Gruzja zdecydowanie przeciw rosyjskim bazom
Gruzja nalega, aby wszystkie
rosyjskie wojska opuściły jej terytorium, jednak jest skłonna
rozmawiać z Moskwą o "godnym wycofaniu i rozsądnym terminarzu" -
powiedział gruziński prezydent Micheil Saakaszwili.
08.05.2005 | aktual.: 09.05.2005 06:48
Saakaszwili, który od poniedziałku wieczorem i we wtorek będzie gościł w Tbilisi prezydenta USA George'a W. Busha, oświadczył w wywiadzie dla CNN: Rozumiemy również rosyjskie niepokoje i myślę, że możemy znaleźć rozwiązania, które będą godnymi rozwiązaniami dla obu stron.
Nie chcemy obcych wojsk na naszym terytorium. Jesteśmy zdecydowani pozbyć się ich. Jesteśmy skłonni to uczynić w cywilizowany sposób, jednak w rozsądnym terminie - dodał Saakaszwili.
Prezydent postanowił zbojkotować poniedziałkowe uroczystości w Moskwie z okazji 60. rocznicy zakończenia drugiej wojny światowej. Powodem było fiasko ubiegłotygodniowych rozmów z Rosją w sprawie zakończenia rosyjskiej obecności wojskowej w byłej republice radzieckiej. Gruzja i Rosja od dawna spierają się o termin zamknięcia rosyjskich baz wojskowych w Achałkałaki (Dżawachetia - region zamieszkany w dużej części przez Ormian) i w Batumi (Adżaria). W bazach tych stacjonuje obecnie około 3 tys. żołnierzy.
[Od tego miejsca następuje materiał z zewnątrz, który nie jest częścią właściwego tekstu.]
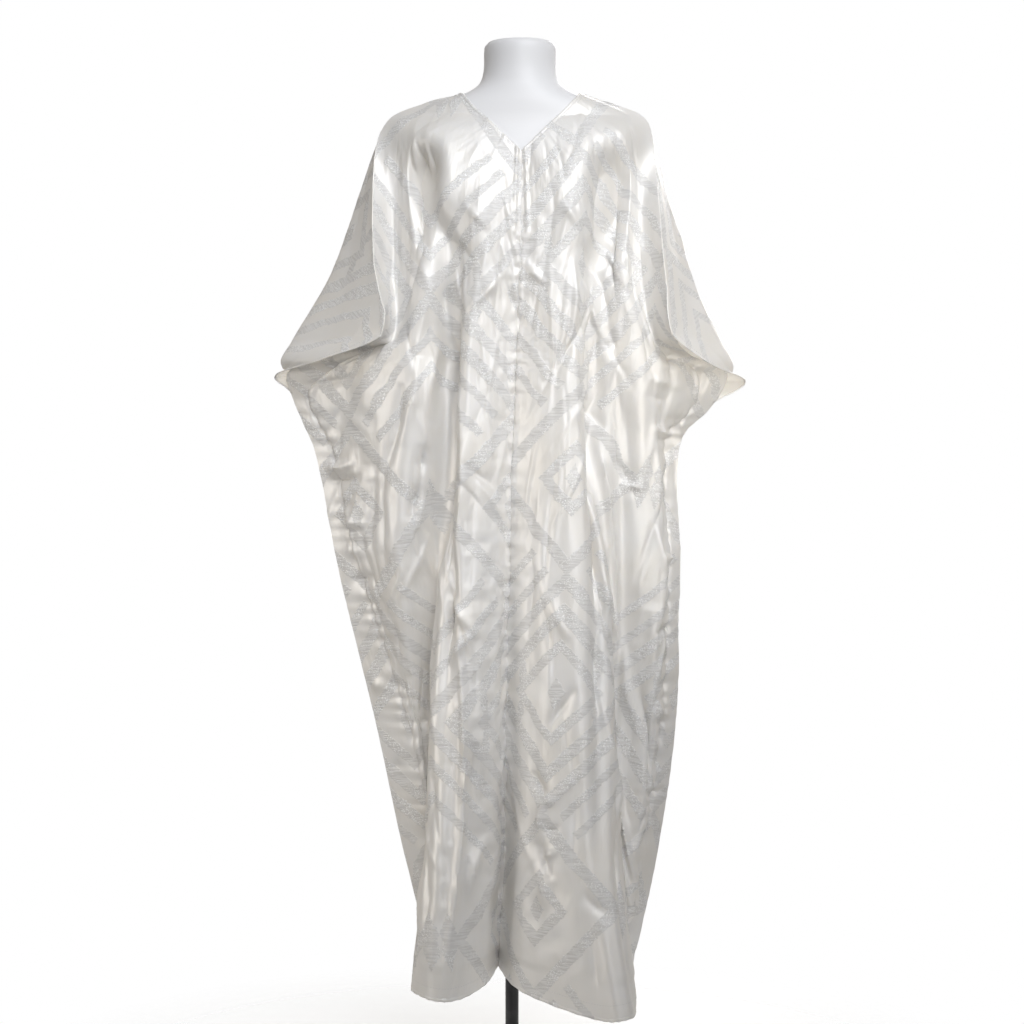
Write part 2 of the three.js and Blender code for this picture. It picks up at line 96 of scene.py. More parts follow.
FRONT_LEFT = """
1490 8 -89 20 -86 40 -77 56 -66 71 -52 86 -30 101 -1
1476 14 -101 33 -100 62 -93 87 -83 108 -67 128 -40 143 -3
1450 24 -114 54 -115 90 -109 119 -97 149 -80 175 -50 197 -8
1375 36 -124 82 -125 108 -110 140 -82 164 -66 185 -54 209 -48
1200 26 -127 62 -132 92 -121 113 -99 150 -107 190 -72 222 -112
1101 20 -126 52 -133 86 -121 108 -97 176 -104 206 -80 231 -135
1074 19 -125 50 -133 88 -120 112 -95 182 -103 226 -66 266 -54
1052 18 -125 50 -133 90 -119 114 -93 188 -99 276 -44 322 -32
1002 17 -124 50 -133 93 -119 116 -92 194 -88 274 -26 304 -14
940 14 -121 50 -133 98 -118 122 -90 204 -64 228 -10 252 4
740 12 -116 50 -136 128 -118 138 -62 214 -52 232 -16 252 4
500 12 -116 62 -144 138 -118 142 -28 204 -40 222 -12 246 12
280 8 -118 80 -160 150 -132 146 -30 180 -22 190 -6 216 24
103 3 -122 118 -196 168 -184 158 -60 150 -6 152 10 177 24"""
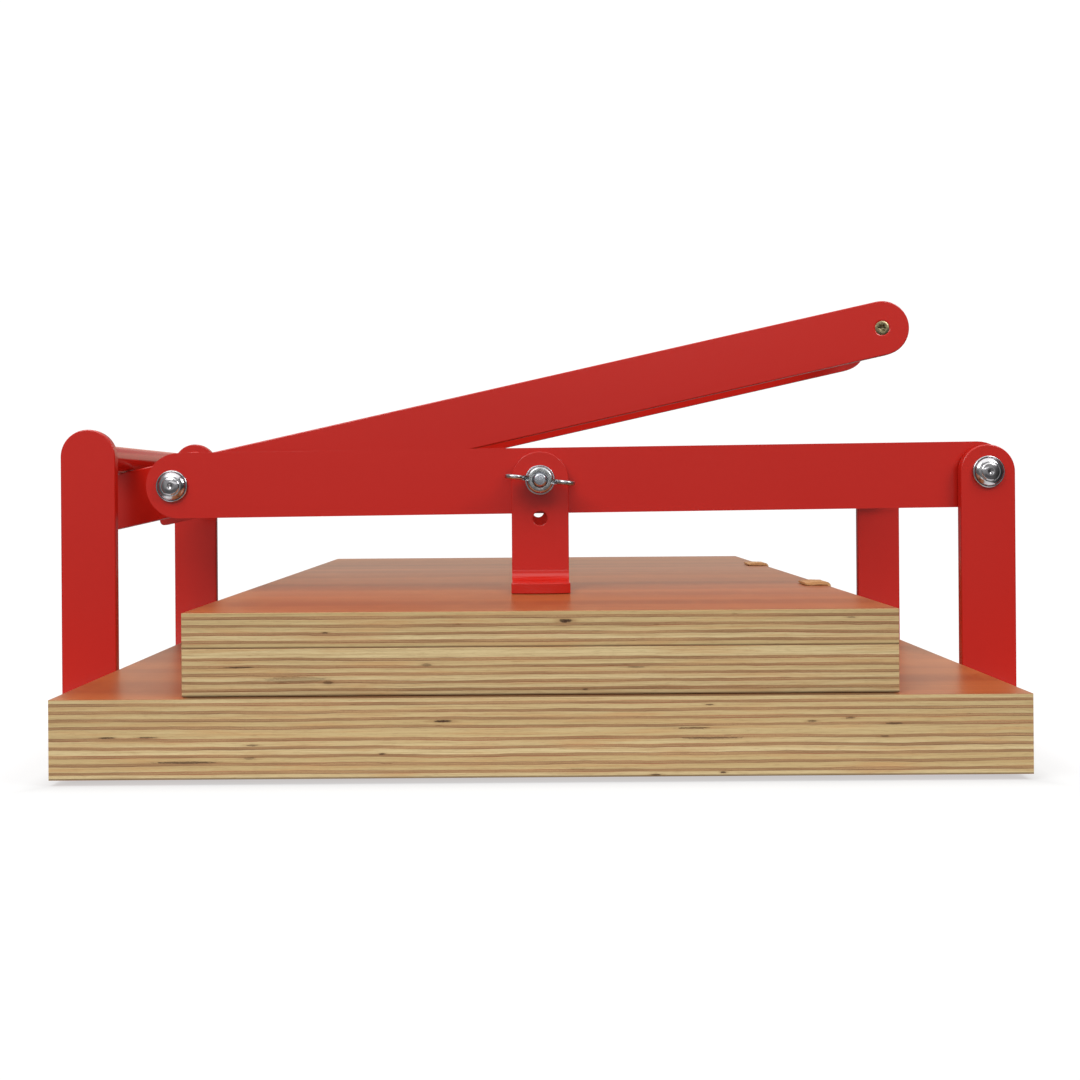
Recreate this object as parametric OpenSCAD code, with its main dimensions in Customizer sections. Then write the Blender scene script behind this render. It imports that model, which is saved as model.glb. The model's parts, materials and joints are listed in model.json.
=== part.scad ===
// Lever bookbinding press. A plywood base carries two plywood pressing boards that open like a
// book on leather hinges. A pair of steel arms, one in front and one behind, pivots on the right
// posts and presses the boards through two bent feet. A lever pinned to the arms bears up under
// a tube between the left posts and closes the arms.
// Millimetres. The origin is at floor level under the centre of the base; +X runs towards the
// pivot posts, +Y towards the back and +Z up.

/* [Base board] */
// Width of the base board, left to right
base_w = 490; // [420:5:500]
// Depth of the base board, front to back
base_d = 510; // [440:5:600]
// Thickness of the base board
base_t = 40; // [30:1:50]
// Height of the rubber feet
pad_h = 3; // [3:1:8]
// Diameter of the rubber feet
pad_d = 24; // [18:1:30]

/* [Pressing boards] */
// Width of the two pressing boards
board_w = 360; // [300:5:380]
// Depth of the two pressing boards
board_d = 500; // [400:5:520]
// Thickness of the lower pressing board
lower_t = 24; // [18:1:26]
// Thickness of the upper pressing board
upper_t = 18; // [12:1:20]

/* [Posts] */
// Width of each flat-bar post
post_w = 33; // [25:1:36]
// Thickness of each post
post_t = 6; // [5:1:8]
// Distance from the centre to the middle of a post, left to right
post_x = 272.2; // [268:0.2:280]
// Distance from the centre to the middle of a post, front to back
post_y = 119; // [105:1:130]
// Height of the pivot shaft's axis, between the right posts
pivot_z = 155.2; // [154:0.2:160]

/* [Arms] */
// Depth of the flat bar of each arm
arm_h = 40; // [34:1:44]
// Thickness of each arm
arm_t = 8; // [6:1:10]
// Distance from the centre to the lever pin, left to right
pin_x = 223.2; // [218:0.2:228]
// Height of the lever pin's axis
pin_z = 149.8; // [147:0.2:152]

/* [Lever] */
// Depth of the flat bar of each lever side
lever_w = 35.6; // [30:0.2:36]
// Thickness of each lever side
lever_t = 8; // [6:1:10]
// Distance between the middles of the two lever sides
lever_pitch = 107; // [90:1:160]
// Distance along the lever from its pin to the handle rod
lever_len = 461.5; // [380:0.5:500]
// Slope of the lever at rest, in degrees
lever_angle = 12.4; // [11:0.1:14]
// Diameter of the handle rod
rod_d = 16; // [12:1:20]

/* [Press feet] */
// Width of each bent foot
foot_w = 34.5; // [28:0.5:40]
// Thickness of each bent foot
foot_t = 6; // [4:1:8]
// Length of the foot's sole in front of its plate
sole_len = 30; // [20:1:40]
// Height of the foot bolt's axis
bolt_z = 152; // [150:0.5:154]
// Distance between the foot's two height holes
hole_step = 23.2; // [18:0.2:26]

/* [Shafts] */
// Diameter of the pivot shaft and of the lever pin
shaft_d = 10; // [8:1:12]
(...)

Moskwa chce czterech lat na zakończenie likwidacji baz, natomiast Tbilisi nalega, aby nie trwało to dłużej niż do stycznia roku 2008.
Parlament gruziński przyjął w marcu uchwałę dającą Moskwie czas do stycznia 2006 roku na opuszczenie baz wojskowych w Gruzji, o ile do 15 maja br. nie zostanie ustalony z Rosją harmonogram wycofania wojsk rosyjskich.
Prezydent Saakaszwili poprosił niedawno prezydenta Busha, by podczas pobytu w Moskwie z okazji obchodów Dnia Zwycięstwa, poruszył z prezydentem Władimirem Putinem również kwestię baz. Bush odpowiedział, że będzie o tym rozmawiał, lecz zaznaczył, że sprawę baz Rosja i Gruzja muszą rozwiązać same.